What follows is adapted in part from this Nebraska Today article by Scott Schrage.

Drop by drop, magnetism is entering a new phase—one that may point the way to liquid, morphing robotics and other fluid technologies that can do what their solid, static counterparts cannot.

When you think of magnets, you likely think of solid materials. The permanent magnets we use in everyday life, from sticking photos and letters to our refrigerators to picking up loose nuts and bolts when working on our house or cars, are called ferromagnets. Ferromagnets originate from tiny magnets on the atomic scale whose south and north poles are spontaneously aligned. To be useful, ferromagnets need to be strong, retaining their magnetization over time. By contrast, soft magnets like the steel in paper clips don’t ordinarily stick to one another, but when they are magnetized by a strong ferromagnet, you can string a whole series of paper clips together through magnetic attraction (Fig. 1). Once they are removed from the ferromagnet, however, the attraction between them fades quickly.

Until very recently, ferromagnetism had only been found to exist in solid states, and only in a limited number of materials. So-called ferrofluids are formed by dissolving billions of iron oxide nanoparticles in water or alcohol. Because the nanoparticles are so small, they only exhibit magnetic behavior when an external magnetic field is applied (Fig. 2), similar to the behavior of the paper clips. (For more on ferrofluids, see “The Rise of Ferrofluids,” Chemistry World.)

But physicists wondered if it might be possible to create a liquid that would be permanently magnetic, like a refrigerator magnet with fluid properties. They designed an experiment similar to making vinegar and oil salad dressing at home. If you try to mix oil and vinegar, you’ll find that no matter how much you shake them up, the two liquids do not stay mixed. The oil floats on top of the vinegar. If you look closely, however, you will see that water droplets of varying sizes have spread from the vinegar through the oil. A kind of molecule called an emulsifier—one such molecule is found in eggs and is added to vinegar and oil to make mayonnaise—binds to both liquids and keeps the droplets suspended. Similarly, the researchers dissolved iron oxide nanoparticles in water and then dropped millimeter-sized droplets of this solution into oil with an emulsifier that kept some of the nanoparticles trapped at the surface of the water droplets (Fig. 3). While the iron oxide nanoparticles by themselves did not behave as ferromagnets due to their tiny size, the researchers found that when they applied and then removed a magnetic field to the mixture, the iron oxide nanoparticles on the surface of the water droplets became ferromagnetic, creating a ferromagnetic liquid!

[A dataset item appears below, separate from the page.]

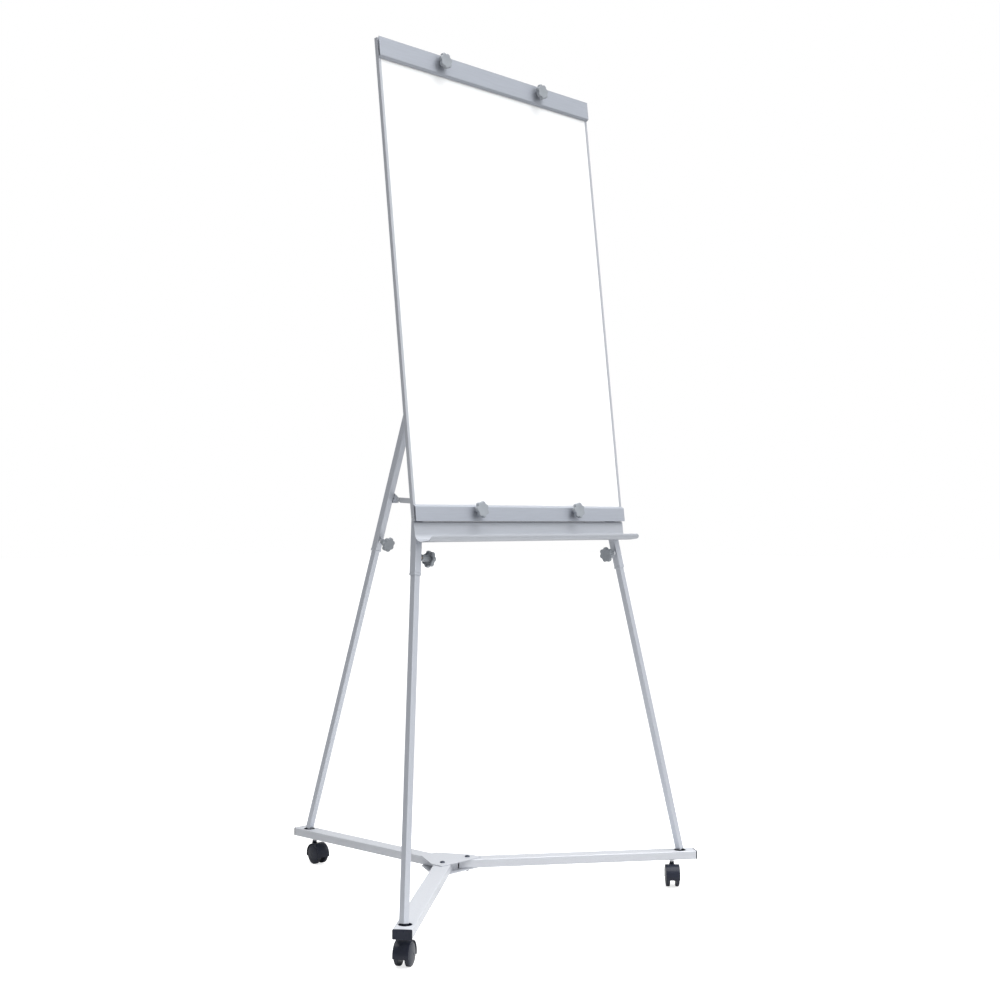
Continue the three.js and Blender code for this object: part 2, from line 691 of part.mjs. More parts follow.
function crossRail() {
  const { low, high, back, halfLow, halfHigh } = CROSS_RAIL;
  const outline = polygon([
    [-halfLow, low],
    [halfLow, low],
    [halfHigh, high],
    [-halfHigh, high],
  ]);
  const front = FRAME_BACK + 0.4;
  const solid = thicken(outline, back - front).rotateX(Math.PI / 2).translate(0, back, 0);
  const inside = block([-320, front + 1.5, low + 1.5], [320, back - 1.5, high - 1.5]);
  return cut(solid, inside);
}

// An ear with a round end, standing backwards from a plate, as (y, z).
function earShape(plateY, low, high, pinY, pinZ, radius) {
  const shape = new THREE.Shape();
  shape.moveTo(plateY, low);
  shape.lineTo(pinY, pinZ - radius);
  shape.absarc(pinY, pinZ, radius, -Math.PI / 2, Math.PI / 2);
  shape.lineTo(plateY, high);
  return shape;
}

function rearHingePin() {
  const across = [HINGE.y, HINGE.z];
  const near = EAR_FAR + GAP;
  const heads = [rod("x", 5.5, -near - 2, -near, across), rod("x", 5.5, near, near + 2, across)];
  return join(rod("x", 3, -near - 1, near + 1, across, 12), ...heads);
}

function spreaderBracket() {
  const plateFront = CROSS_RAIL.back + GAP;
  const near = STRAP_NEAR - GAP;
  const far = STRAP_FAR + GAP;
  const plate = block([near - 2.5, plateFront, 23], [far + 14, plateFront + 2, 47]);
  const ear = earShape(plateFront + 1, 24, 46, STRAP_FRONT.x, STRAP_FRONT.y, 7);
  const ears = [[near - 2.5, near], [far, far + 2.5]].map(([a, b]) => thickenAlongX(ear, a, b, 5));
  const pin = rod("x", 2.4, near - 1, far + 1, [STRAP_FRONT.x, STRAP_FRONT.y], 12);
  return join(plate, ...ears, pin);
}

// The rear leg's hook pin, in the board's own y and z.
function hookPinInBoard() {
  const down = REAR_HINGE_AT - HOOK_PIN_AT;
  const lean = REAR_LEG_LEAN + BOARD_TILT;
  return new THREE.Vector2(
    HINGE.y + down * Math.sin(lean) - HOOK_PIN_OUT * Math.cos(lean),
    HINGE.z - down * Math.cos(lean) - HOOK_PIN_OUT * Math.sin(lean),
  );
}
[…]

These materials are a playground for scientists—every time we change the conditions, we see new behaviors emerge. Recently, for example, researchers added nonmagnetic nanoparticles to the mixture of iron oxide particles, which they expected to weaken the ferromagnetism of the droplets. Not only did the droplets’ magnetism remain much stronger than they expected, however, but the addition of the nonmagnetic particles produced distinct patches of ferromagnetic fluid with their magnetism aligned in the same direction. In Fig. 4, the colored dots represent magnetic nanoparticles at the water-oil interface, and the arrows show the direction of their magnetization. In the droplet on the left, only iron oxide nanoparticles are present, and the orientations of their magnets are more or less random. In the droplet on the right, the iron oxide has been mixed with nonmagnetic nanoparticles, creating a more orderly arrangement of magnets that can be controlled and tuned. For example, by rotating the external magnetic field, researchers found they could rotate the patterns on the droplets.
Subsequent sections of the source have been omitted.